Particularly at airports, it is often necessary or desirable to screen passenger baggage for potential threats or contraband items. X-ray baggage inspection systems typically operate by exposing an item of baggage to X-ray radiation and detecting the X-ray radiation that is transmitted through or scattered from the examined baggage. Some systems have used a single view source detector arrangement, while others have used dual view or multi-view arrangements. The single or dual view systems usually scan baggage as it moves on a conveyor, using a fan or scanning pencil source beam of X-ray radiation in a fixed geometry. Multi-view systems such as Computed Tomography (CT) systems usually perform a 360° scan of stationary baggage, and process data corresponding to absorption of the X-ray radiation from different scan angles to reconstruct a three-dimensional image of the baggage.
Conventional X-ray detection systems usually include an X-ray source and an X-ray detector located at an inspection region, and a conveyor which moves an object to be inspected through the inspection region.

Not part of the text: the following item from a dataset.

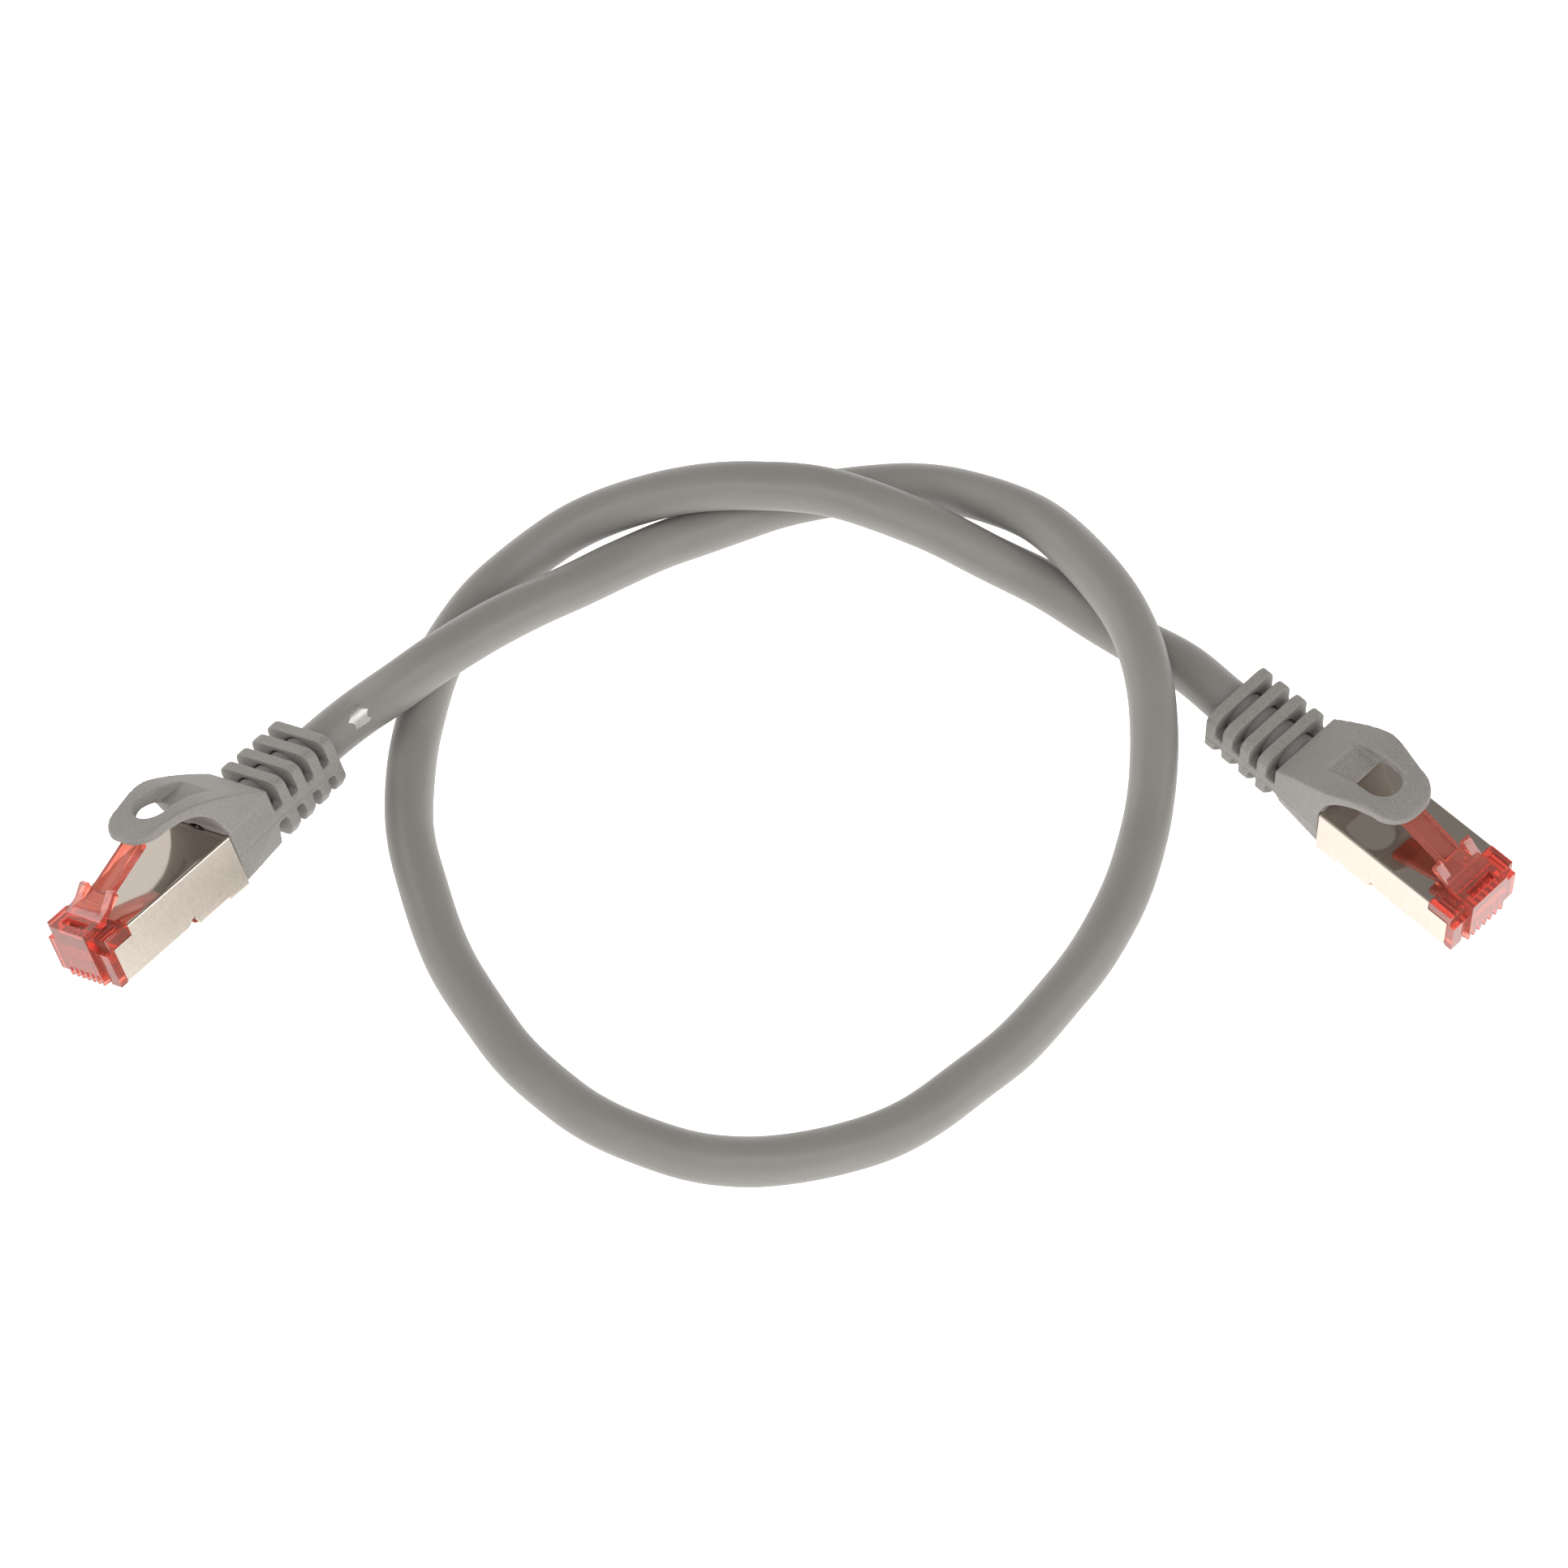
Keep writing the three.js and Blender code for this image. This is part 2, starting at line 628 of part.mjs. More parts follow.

The X-ray source exposes an object under inspection to X-ray radiation at one or more energies. The X-ray detector detects X-ray radiation either transmitted through or scattered by the object under inspection to provide X-ray data. The X-ray detector may include a crystal scintillator formed of an array of cells which detect X-ray radiation and convert it to light. The array may be one- or two-dimensional, usually depending on whether the X-ray source produces a pencil beam or fan beam of X-ray radiation. Conventional dual energy X-ray detection systems require two separate X-ray detectors, one sensitive to higher energy X-rays, and another sensitive to lower energy X-rays.

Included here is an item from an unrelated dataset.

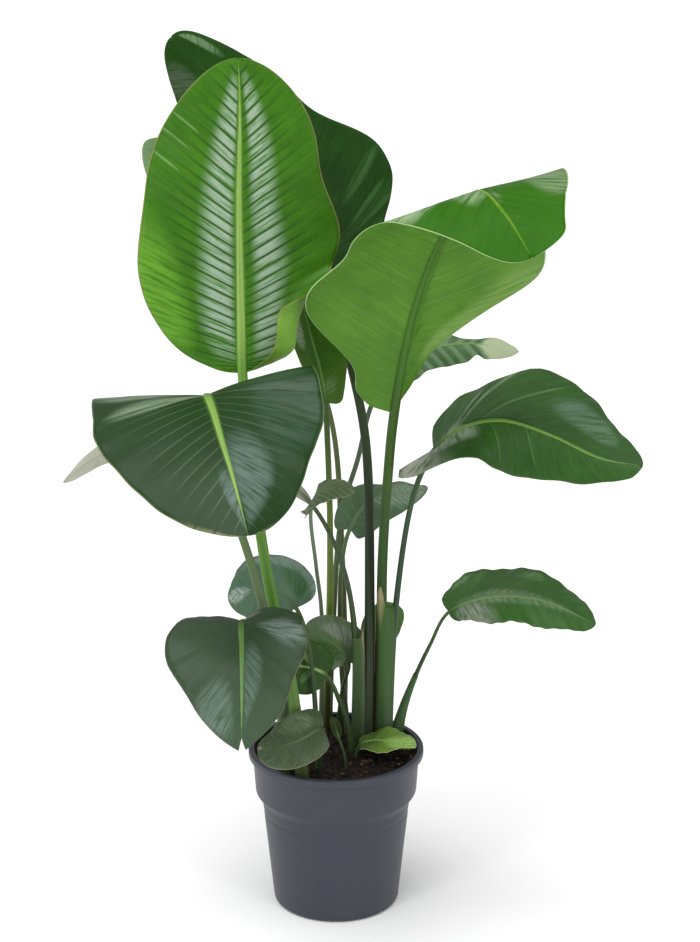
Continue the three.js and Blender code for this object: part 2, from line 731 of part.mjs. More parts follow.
function potProfile() {
  const step = POT.height - POT.collarHeight - POT.stepHeight;
  const lip = POT.height - POT.lipHeight;
  const groove = step - GROOVE.below;
  const bodyRadius = (z) => POT.baseRadius + ((POT.bodyTopRadius - POT.baseRadius) * z) / step;
  const outside = [
    [0, 0],
    [POT.baseRadius - POT.baseChamfer, 0],
    [bodyRadius(POT.baseChamfer), POT.baseChamfer],
    [bodyRadius(groove - GROOVE.height), groove - GROOVE.height],
    [bodyRadius(groove) - GROOVE.depth, groove],
    [bodyRadius(groove + GROOVE.height), groove + GROOVE.height],
    [POT.bodyTopRadius, step],
    [POT.collarBottomRadius, POT.height - POT.collarHeight],
    [POT.collarTopRadius, lip],
    [POT.lipRadius - POT.lipRound, lip],
    [POT.lipRadius, lip + POT.lipRound],
    [POT.lipRadius, POT.height - POT.lipRound],
    [POT.lipRadius - POT.lipRound, POT.height],
  ];
  return [...outside, ...innerWall(0).reverse(), [0, POT.floor]];
}

function potMesh() {
  let pot = solidOf(turned(potProfile()));
  for (let i = 0; i < DRAIN.holes; i++) {
    const angle = (i * 2 * Math.PI) / DRAIN.holes;
    const hole = new THREE.CylinderGeometry(DRAIN.radius, DRAIN.radius, 4 * POT.floor, DRAIN.sides)
      .rotateX(Math.PI / 2)
      .translate(DRAIN.circle * Math.cos(angle), DRAIN.circle * Math.sin(angle), POT.floor / 2);
    pot = pot.subtract(solidOf(hole));
  }
  for (let i = 0; i < NOTCH.count; i++) {
    const notch = new THREE.BoxGeometry(2 * NOTCH.depth, NOTCH.width, 2 * NOTCH.height)
      .translate(POT.baseRadius, 0, 0)
      .rotateZ(((i + 0.5) * 2 * Math.PI) / NOTCH.count);
    pot = pot.subtract(solidOf(notch));
  }
  return named("pot", geometryOfSolid(pot), POT.color, PLASTIC_ROUGHNESS);
}

// The height of the compost at a place: low, broad bumps.
function soilTop(x, y) {
  const [across, deep, slanted] = SOIL.bumpLengths.map((length) => (2 * Math.PI) / length);
  const waves = Math.sin(x * across + 1) * Math.cos(y * deep) + Math.sin((x + y) * slanted);
  return SOIL.top + SOIL.bump * waves;
}

function soilMesh() {
  const wall = innerWall(GAP);
  const [below, above] = wall.slice(-2);
  const edge = SOIL.top - SOIL.edgeDrop - 2 * SOIL.bump;
  const share = (edge - below[1]) / (above[1] - below[1]);
  const rim = below[0] + (above[0] - below[0]) * share;
  const profile = [[0, POT.floor + GAP], ...wall.slice(0, -1), [rim, edge]];
  for (let i = SOIL.rings - 1; i > 0; i--) profile.push([(rim * i) / SOIL.rings, SOIL.top]);
  profile.push([0, SOIL.top]);
  const geometry = turned(profile);
  const place = geometry.getAttribute("position");
  for (let i = 0; i < place.count; i++) {
    if (place.getZ(i) > edge + GAP) place.setZ(i, soilTop(place.getX(i), place.getY(i)));
  }
  let soil = solidOf(geometry);
  for (const leaf of LEAVES) soil = soil.subtract(stalkHole(leaf));
  return named("soil", geometryOfSolid(soil), SOIL.color, SOIL_ROUGHNESS);
}

const plant = new THREE.Group();
plant.add(potMesh(), soilMesh());
for (const leaf of LEAVES) plant.add(leafMesh(leaf));

export default plant;
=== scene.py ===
"""A young bird of paradise in a plastic nursery pot.

The leaves are grown again from the numbers of their solids, with many more rows, so each fine
leaf lies where its solid does. Lengths are in millimetres until a mesh is made.
"""

import itertools
import math
import random

import bpy
import numpy as np
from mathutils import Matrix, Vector


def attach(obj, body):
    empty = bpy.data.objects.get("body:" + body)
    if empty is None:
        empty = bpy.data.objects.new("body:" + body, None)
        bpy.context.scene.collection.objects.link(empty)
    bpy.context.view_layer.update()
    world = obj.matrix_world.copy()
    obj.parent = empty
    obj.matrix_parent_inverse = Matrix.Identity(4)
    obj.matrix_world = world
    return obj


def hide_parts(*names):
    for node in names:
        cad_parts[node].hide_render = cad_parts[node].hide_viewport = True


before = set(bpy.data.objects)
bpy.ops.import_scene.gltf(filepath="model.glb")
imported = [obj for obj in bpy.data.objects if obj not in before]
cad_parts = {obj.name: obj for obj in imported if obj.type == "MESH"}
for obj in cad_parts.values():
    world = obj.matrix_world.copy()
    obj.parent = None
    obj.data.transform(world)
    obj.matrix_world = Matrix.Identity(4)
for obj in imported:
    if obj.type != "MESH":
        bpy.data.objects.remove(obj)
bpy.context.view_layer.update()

MM = 0.001
SOIL_TOP = 211

# Each leaf grew as one piece: a stalk from the compost, then a rib with the blade on both sides.
#   stalk, rib    points of the centre line; the rib starts at the foot of the blade
#   stalk_radius  at the compost and at the foot of the blade
#   half_width    the widest of the blade, left and right of the rib, seen from its upper face
#   widest        where that is, as a share of the rib's length
#   ends          how round (under 1) or pointed (over 1) the blade is at its foot and its tip
#   lobe          how far each half of the blade reaches back past its foot
#   veins         angle between the veins and the rib, in degrees, at the foot, middle and tip
#   face          the way the upper face looks at the foot, middle and tip
#   lift          how far each half is folded up from flat, in degrees, (left, right) at the
#                 foot, middle and tip; curl adds to it evenly towards the margin
#   roll          how far the outer part of each half is rolled over, at the foot and the tip
#   wave          height of the margin's waves, how many there are, and where they start
#   cut           the share of the outline that is left before a split tip
#   fine          more columns for a large blade
#   swells        places where the margin swells out, or draws in (a share below 0):
#                 (half (0 left, 1 right), place, spread, share of the width)
LEAF = dict(
    widest=(0.4, 0.4), lobe=(4, 4), veins=(98, 60, 36), curl=[(0, 0), (-10, -10), (-10, -10)],
    roll=[(0, 0), (0, 0)], wave=(2, 3, 0), cut=0.997, fine=False, swells=[],
)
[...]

Conventional X-ray systems sample the X-ray detector cells every 2-4 milliseconds (ms), and thus integrate the signal received from about 20,000 individual X-ray pulses during the sample period of approximately 4 ms. Because electronic noise is also accumulated during the sample period, the signal-to-noise ratio (SNR) obtained for highly attenuative objects may be too low for the system to accurately scan the objects for certain applications, such as airport security.
Cell to cell variability in an X-ray detectors is also common. This variability may be caused by flaws in the detector crystals, and differences in the decay time, light collection efficiency or temperature for the individual cells. Where these variations exist, two X-ray photons may deposit equivalent amounts of energy within the detector crystal, but the overall electrical response of the detector cell may be different. It may be desirable to be able to compensate for such variability so as to obtain better image resolution.